Some authors and developers actually enjoy the process of building through many layers, but others need to stick with desktop publishing tools or WYSIWYG (“what you see is what you get”) applications.
“These authors are used to the instant formatting gratification of a word processor or desktop publishing tool,” Evia adds.
Ultimately, Markdown is designed to be easy, and that’s the root of its advantages and disadvantages.
“Some authors will find its simplicity deceiving because Markdown text can need extra work to produce final deliverables,” Evia notes. “The language is pretty flexible and forgiving, so everyone can give it a try.

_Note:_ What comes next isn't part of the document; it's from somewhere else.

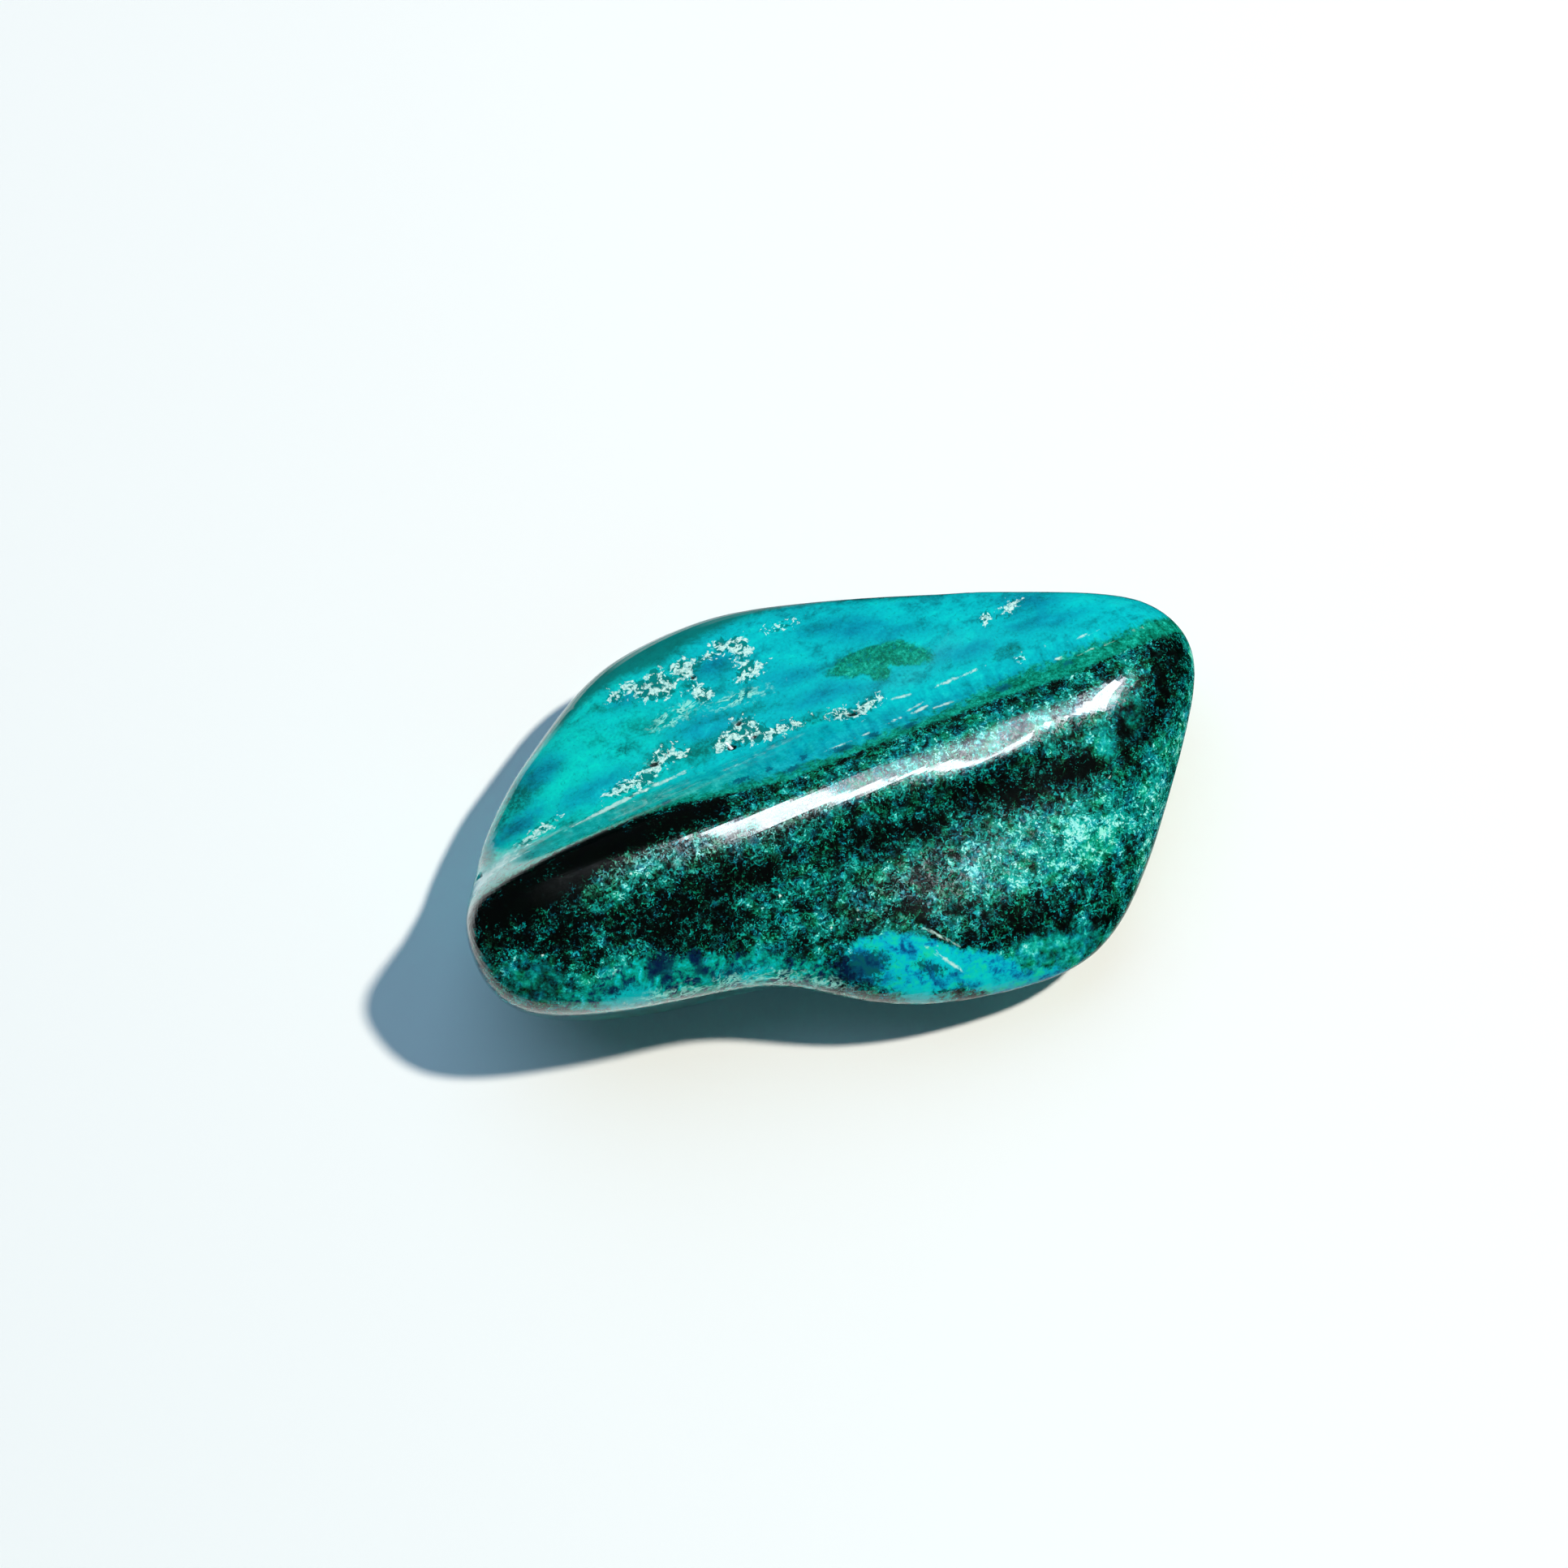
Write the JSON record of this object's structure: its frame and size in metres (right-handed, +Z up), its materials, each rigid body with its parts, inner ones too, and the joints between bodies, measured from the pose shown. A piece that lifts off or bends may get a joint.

However, it is not for everybody.”
The More Things Change The More They Stay The Same
Experts say Markdown endures because many programmers and developers inevitably forget a golden rule: KISS—keep it simple, stupid.
“Plain text will not go away,” says Evia, who believes Markdown will advance as younger generations continue to embrace it. “I see Markdown, or an evolution of it, being adopted by different industries to simplify content authoring, which is already happening.”
For companies, Markdown can be an especially useful and no-cost resource—provided all of the employees it is intended for are on the same page.
“The value of markup increases as organizations regard content as a business asset that can be reused and republished with fewer limitations and less rework as the needs of the business evolve,” says Day. “Settling on a single, strategic encoding makes sense from a business standpoint.”
However, if an enterprise opts for markup across the board, its authors may not agree from a usability standpoint.
“This tension between authoring interest and business interest is actually the most difficult business challenge I have run into in evaluating content recommendations for companies,” Day says.